= One to One (Apple) =

Former Apple service

One to One was a fee-based service for private training at Apple retail stores. A US$99 one-year membership with purchase of a new Mac allows the user to receive a year's worth of Mac, iPhone, iPod, and iPad instruction. The only restriction is that users can only book one each of the three types of sessions that are included with the One to One program at a time. The three session types are a 30- or 60-minute Personal Training session, where the individual is taught by an Apple employee, a 90-minute Group Training where an Apple employee leads a group of people on a particular topic, and a 90-minute Open Training session where the customer is able to work on their own project in a group and ask for assistance as needed.

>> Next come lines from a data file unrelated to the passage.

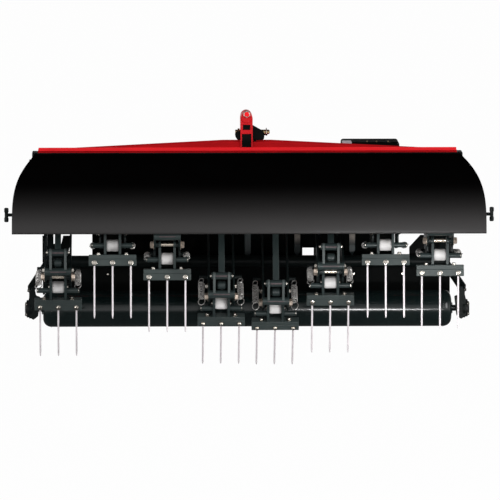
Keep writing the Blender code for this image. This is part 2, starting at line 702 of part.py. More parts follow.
def gearbox_mesh():
    """Drive housing around the crankshaft, with its top cover and input boss."""
    middle = sum(GEARBOX_X) / 2
    top = GEARBOX_Z[1]
    shapes = [block((GEARBOX_X[0], GEARBOX_Y[0], GEARBOX_Z[0]), (GEARBOX_X[1], GEARBOX_Y[1], top), 0.008)]
    pad_low = (GEARBOX_X[0] + 0.01, BEAM_Y[0] + 0.01, top - 0.02)
    pad_high = (GEARBOX_X[1] - 0.01, BEAM_Y[1] - 0.01, BEAM_BOTTOM - GAP)
    shapes.append(block(pad_low, pad_high))
    cover_low = (GEARBOX_COVER_X[0], BEAM_Y[1] + 0.005 + GAP, top - 0.014)
    cover_high = (GEARBOX_COVER_X[1], GEARBOX_Y[1], GEARBOX_COVER_TOP)
    shapes.append(block(cover_low, cover_high, 0.012))
    shapes.append(cross_rod(CRANK, GEARBOX_X[0] - 0.010, GEARBOX_X[1] + 0.010, BEARING_SEAT))
    boss = GEARBOX_Y[1]
    shapes.append(rod_shape((middle, boss - 0.01, INPUT_Z), (middle, boss + 0.018, INPUT_Z), 0.036))
    shaft_bore = bore_radius(CRANK_SHAFT_RADIUS, 12)
    stub_bore = bore_radius(INPUT_RADIUS, 16)
    cuts = [
        cross_rod(CRANK, GEARBOX_X[0] - 0.012, GEARBOX_X[1] + 0.012, shaft_bore, 12),
        rod_shape((middle, boss - 0.02, INPUT_Z), (middle, boss + 0.02, INPUT_Z), stub_bore),
    ]
    return weld(shapes, cuts)


def input_shaft_mesh():
    """Splined power input stub along +Y from the gearbox."""
    teeth = 4 * SPLINES
    bm = bmesh.new()
    outline = []
    for i in range(teeth):
        radius = INPUT_RADIUS if i % 4 < 2 else INPUT_RADIUS - 0.0025
        angle = math.tau * (i + 0.5) / teeth
        outline.append(bm.verts.new((radius * math.cos(angle), 0, radius * math.sin(angle))))
    face = bm.faces.new(outline)
    grown = bmesh.ops.extrude_face_region(bm, geom=[face])
    moved = [part for part in grown["geom"] if isinstance(part, bmesh.types.BMVert)]
    bmesh.ops.translate(bm, vec=(0, INPUT_LENGTH, 0), verts=moved)
    return mesh_from(bm)


def hood_path():
    """The hood sheet's middle line as (y, z, half width), from the hinge to the lip.

    It is a quarter of an ellipse, narrower than its bottom edge by the flare times cos^4 of its angle.
    """
    hinge_y, hinge_z = HOOD_HINGE
    bottom_y, bottom_z = HOOD_BOTTOM
    path = []
    for i in range(HOOD_STEPS + 1):
        angle = math.pi / 2 * i / HOOD_STEPS
        y = hinge_y + (bottom_y - hinge_y) * math.sin(angle)
        z = bottom_z + (hinge_z - bottom_z) * math.cos(angle)
        path.append((y, z, HOOD_HALF_BOTTOM - HOOD_FLARE * math.cos(angle) ** 4))
    path.append((bottom_y + HOOD_LIP, bottom_z, HOOD_HALF_BOTTOM))
    return path


def sheet_mesh(path, thickness):
    """A sheet of even thickness that follows a (y, z, half width) path."""
    across = []
    for here, there in zip(path, path[1:]):
        dy, dz = there[0] - here[0], there[1] - here[1]
        across.append(Vector((-dz, dy)).normalized())
    normals = []
    for before, after in zip(across[:1] + across, across + across[-1:]):
        mitre = (before + after).normalized()
        normals.append(mitre / mitre.dot(after))
    loop = [(y + ny * thickness / 2, z + nz * thickness / 2, w) for (y, z, w), (ny, nz) in zip(path, normals)]
    back = [(y - ny * thickness / 2, z - nz * thickness / 2, w) for (y, z, w), (ny, nz) in zip(path, normals)]
    bm = bmesh.new()
    left, right, left_in, right_in = [], [], [], []
    for (y, z, w), (yi, zi, wi) in zip(loop, back):
        left.append(bm.verts.new((-w, y, z)))
        right.append(bm.verts.new((w, y, z)))
        left_in.append(bm.verts.new((-wi, yi, zi)))
        right_in.append(bm.verts.new((wi, yi, zi)))
    for i in range(len(path) - 1):
        j = i + 1
        bm.faces.new((left[i], left[j], right[j], right[i]))
        bm.faces.new((left_in[i], right_in[i], right_in[j], left_in[j]))
        bm.faces.new((left[i], left_in[i], left_in[j], left[j]))
        bm.faces.new((right[i], right[j], right_in[j], right_in[i]))
    for i in (0, -1):
        bm.faces.new((left[i], right[i], right_in[i], left_in[i]))
    bmesh.ops.triangulate(bm, faces=bm.faces)
    return mesh_from(bm)


def hood_mesh():
    """Rear hood: the bent sheet, its hinge knuckle and a side peg at each end."""
    shapes = [sheet_mesh(hood_path(), HOOD_SHEET)]
    knuckle = HOOD_HALF_HINGE + 0.002
    shapes.append(cross_rod(HOOD_HINGE, -knuckle, knuckle, HOOD_HINGE_RADIUS, 8))
    rise = (PEG_Z + PEG_BLOCK_HALF - HOOD_BOTTOM[1]) / (HOOD_HINGE[1] - HOOD_BOTTOM[1])
    wall_y = HOOD_HINGE[0] + (HOOD_BOTTOM[0] - HOOD_HINGE[0]) * math.sqrt(1 - rise**2)
    edge = HOOD_HALF_BOTTOM - HOOD_FLARE * rise**4
    for side in (-1, 1):
        near, far = sorted((side * (edge - 0.040), side * (edge - 0.004)))
        shapes.append(block((near, wall_y, PEG_Z - PEG_BLOCK_HALF), (far, wall_y + 0.024, PEG_Z + PEG_BLOCK_HALF)))
        peg_y = wall_y + 0.013
        peg_x = side * PEG_REACH
        shapes.append(rod_shape((side * (edge - 0.010), peg_y, PEG_Z), (peg_x, peg_y, PEG_Z), 0.007, 8))
        top = PEG_Z + PEG_HEIGHT / 2
        shapes.append(rod_shape((peg_x, peg_y, top), (peg_x, peg_y, top - PEG_HEIGHT), 0.009, 8))
    return weld(shapes)


def roller_mesh():
    """Hollow roller about its axis, with round shoulders and bored stub axles."""
    reach = ROLLER_PLATE_INSIDE + ROLLER_PLATE_THICKNESS + 0.006
    shoulder = 0.030
    end = ROLLER_HALF
    outer = [(-reach, ROLLER_AXLE_RADIUS), (-end, ROLLER_AXLE_RADIUS)]
    for i in range(3):
        angle = math.pi / 4 * i
        x = -end + shoulder * (1 - math.cos(angle))
        outer.append((x, ROLLER_RADIUS - shoulder * (1 - math.sin(angle))))
    inner = [(-end + ROLLER_WALL + 0.012, ROLLER_RADIUS - ROLLER_WALL - 0.012)]
    inner += [(-end + ROLLER_WALL, ROLLER_AXLE_BORE), (-reach, ROLLER_AXLE_BORE)]
    profile = outer + [(-x, r) for x, r in reversed(outer)]
    profile += [(-x, r) for x, r in reversed(inner)] + inner
    return lathe(profile, 18)


def roller_frame_mesh():
    """Swinging roller frame: eyes on the front tube, arms, torsion tube and end plates."""
    half = ROLLER_ARM_WIDTH / 2
    eye = bore_radius(FRONT_TUBE_RADIUS, 16)
    reach = ROLLER_ARM_X
    axle_y, axle_z = ROLLER_AXIS
    shapes = [cross_rod(TORSION_TUBE, -reach, reach, TORSION_TUBE_RADIUS, 12)]
    sheet_y = TORSION_TUBE[0] + TORSION_TUBE_RADIUS - SHEET_THICKNESS / 2
    bottom, top = DEFLECTOR_Z
    shapes.append(block((-DEFLECTOR_HALF, sheet_y, bottom), (DEFLECTOR_HALF, sheet_y + SHEET_THICKNESS, top)))
    cuts = []
    low = ROLLER_PLATE_INSIDE
    high = low + ROLLER_PLATE_THICKNESS
    foot_y, foot_z = axle_y + END_PLATE_AHEAD, axle_z + END_PLATE_RISE
    end_plate = capsule((foot_y, foot_z), ROLLER_AXIS, END_PLATE_RADIUS / 2, END_PLATE_RADIUS, 4)
    axle_bore = bore_radius(ROLLER_AXLE_RADIUS, 16)
    for side in (-1, 1):
        x = side * reach
        shapes.append(cross_rod(FRONT_TUBE, x - half, x + half, FRONT_TUBE_RADIUS + 0.012))
        cuts.append(cross_rod(FRONT_TUBE, x - half - SEAM, x + half + SEAM, eye))
        hanger = (x, FRONT_TUBE[0], FRONT_TUBE[1] - FRONT_TUBE_RADIUS)
        shapes.append(bar(hanger, (x, *TORSION_TUBE), ROLLER_ARM_WIDTH, ROLLER_ARM_DEPTH))
        foot = (side * (low + high) / 2, foot_y, foot_z)
        shapes.append(bar((x, *TORSION_TUBE), foot, ROLLER_ARM_WIDTH * 0.7, ROLLER_ARM_DEPTH))
        shapes.append(plate(end_plate, *sorted((side * low, side * high))))
        cuts.append(cross_rod(ROLLER_AXIS, side * (low - SEAM), side * (high + SEAM), axle_bore))
    return weld(shapes, cuts)


def build_frame():
    """Everything that is bolted or welded to the hitch."""
    place("hitch_frame", hitch_frame_mesh(), RED)
    place("top_link_pin", top_link_pin_mesh(), BRASS)
    place("left_side_plate", side_plate_mesh(-1), BLACK)
    place("right_side_plate", side_plate_mesh(1), BLACK)
    place("pivot_shaft", pivot_shaft_mesh(), STEEL)
    place("front_tube", front_tube_mesh(), BLACK)
    place("gearbox", gearbox_mesh(), BLACK)


def build_drive():
    """The turning shafts."""
    crank = axis_empty("crank_axis", CRANK, 0, 0)
    shaft = place("crankshaft", crankshaft_mesh(), BLACK, crank)
    shaft.location = (0, -CRANK[0], -CRANK[1])
    middle = sum(GEARBOX_X) / 2
    place("input_shaft", input_shaft_mesh(), STEEL, None, (middle, GEARBOX_Y[1] - 0.020 + GAP, INPUT_Z))


def build_hood():
    """The hood on its hinge."""
    hinge = axis_empty("hood_axis", HOOD_HINGE, 0, 0)
    hood = place("hood", hood_mesh(), BLACK, hinge)
    hood.location = (0, -HOOD_HINGE[0], -HOOD_HINGE[1])


def build_roller():
    """The roller in its swinging frame."""
    swing = axis_empty("roller_frame_axis", FRONT_TUBE, 0, 0)
    frame = place("roller_frame", roller_frame_mesh(), BLACK, swing)
    frame.location = (0, -FRONT_TUBE[0], -FRONT_TUBE[1])
    roller = place("roller", roller_mesh(), BLACK, swing)
    roller.location = (0, ROLLER_AXIS[0] - FRONT_TUBE[0], ROLLER_AXIS[1] - FRONT_TUBE[1])


def build_heads():
    """Eight heads: arm, connecting rod, tine holder, bumper and two springs each."""
    arm, holder, bumper, rod, spring = arm_mesh(), holder_mesh(), bumper_mesh(), rod_mesh(), spring_curve()
    slope = math.atan2(ANCHOR_BAR[1] - STUB_AXIS[1], ANCHOR_BAR[0] - STUB_AXIS[0])
    for number, (x, degrees) in enumerate(zip(HEAD_X, REST_ANGLES_DEG), 1):
        angle = math.radians(degrees)
        swing = axis_empty(f"arm_{number}_axis", PIVOT, x, angle)
        place(f"arm_{number}", arm, BLACK, swing)
        kick = axis_empty(f"holder_{number}_axis", KICK_PIN, 0, 0, swing)
        place(f"tine_holder_{number}", holder, BLACK, kick)
        place(f"bumper_{number}", bumper, WHITE, kick)
        lean = rod_heading(angle) - math.pi / 2 - angle
        place(f"connecting_rod_{number}", rod, BLACK, swing, (0, *TOP_PIN), lean)
        for side, place_x in (("left", -SPRING_X), ("right", SPRING_X)):
            place(f"{side}_spring_{number}", spring, SPRING, swing, (place_x, *STUB_AXIS), slope)


clear_scene()
build_frame()
build_drive()
build_hood()
build_roller()
build_heads()
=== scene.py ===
"""Dressed model of a tractor-mounted deep tine aerator, seen from behind.

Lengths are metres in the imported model's frame: +X right, +Y forwards to the tractor, +Z up.
"""

import logging
import math
from dataclasses import dataclass
from enum import Enum

import bmesh
import bpy
import numpy as np
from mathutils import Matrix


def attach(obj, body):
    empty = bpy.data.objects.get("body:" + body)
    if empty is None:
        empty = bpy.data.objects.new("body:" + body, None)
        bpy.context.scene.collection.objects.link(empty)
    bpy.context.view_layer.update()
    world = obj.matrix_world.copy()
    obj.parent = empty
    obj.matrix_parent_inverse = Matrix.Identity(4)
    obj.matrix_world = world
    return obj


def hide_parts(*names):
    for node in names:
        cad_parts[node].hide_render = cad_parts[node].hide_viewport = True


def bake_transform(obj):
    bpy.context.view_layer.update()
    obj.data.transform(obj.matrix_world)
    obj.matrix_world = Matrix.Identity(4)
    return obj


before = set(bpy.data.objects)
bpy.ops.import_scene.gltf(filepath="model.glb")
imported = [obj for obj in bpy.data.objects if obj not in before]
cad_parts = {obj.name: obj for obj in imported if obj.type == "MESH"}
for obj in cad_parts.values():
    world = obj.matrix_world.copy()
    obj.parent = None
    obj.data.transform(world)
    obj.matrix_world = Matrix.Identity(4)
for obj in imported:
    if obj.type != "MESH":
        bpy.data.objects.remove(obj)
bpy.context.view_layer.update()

log = logging.getLogger("aerator")

Point2 = tuple[float, float]
Point3 = tuple[float, float, float]
Outline = np.ndarray | list[Point2] | tuple[Point2, ...]
Value = float | tuple[float, ...] | bpy.types.NodeSocket

SIDES = (-1, 1)
WHITE = (1.0, 1.0, 1.0, 1.0)
SOIL_DUST = (0.30, 0.27, 0.23, 1.0)
WASHER = 0.0018
SUNK = 0.0004
SHARP = math.radians(32)
BEVELLED = math.radians(40)


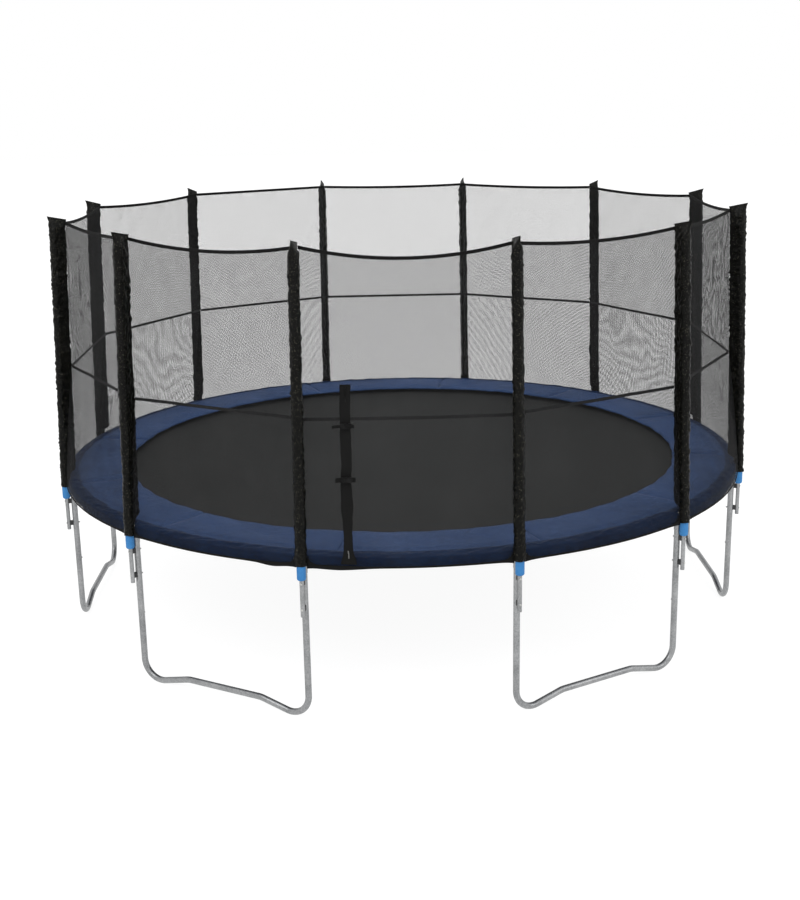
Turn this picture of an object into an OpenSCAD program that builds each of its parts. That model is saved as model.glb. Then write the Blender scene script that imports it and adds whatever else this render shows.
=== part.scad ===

The sessions offer instruction in the following topics: Getting Started on Your Mac, Getting Started on Your iPad, Getting Started on Your iPhone, iCloud, Mail Contacts & Calendars, iPhoto, GarageBand, iMovie, iTunes, Pages, Keynote, Numbers, Aperture, Final Cut Pro, Motion, and Logic Pro.

Originally this service was part of ProCare, but on May 2, 2007, was severed and became its own separate US$99 service. Existing ProCare members were given One to One memberships for the remainder of their ProCare subscription.

Apple's One to One service was officially retired in 2015, with the final renewals ending on December 17.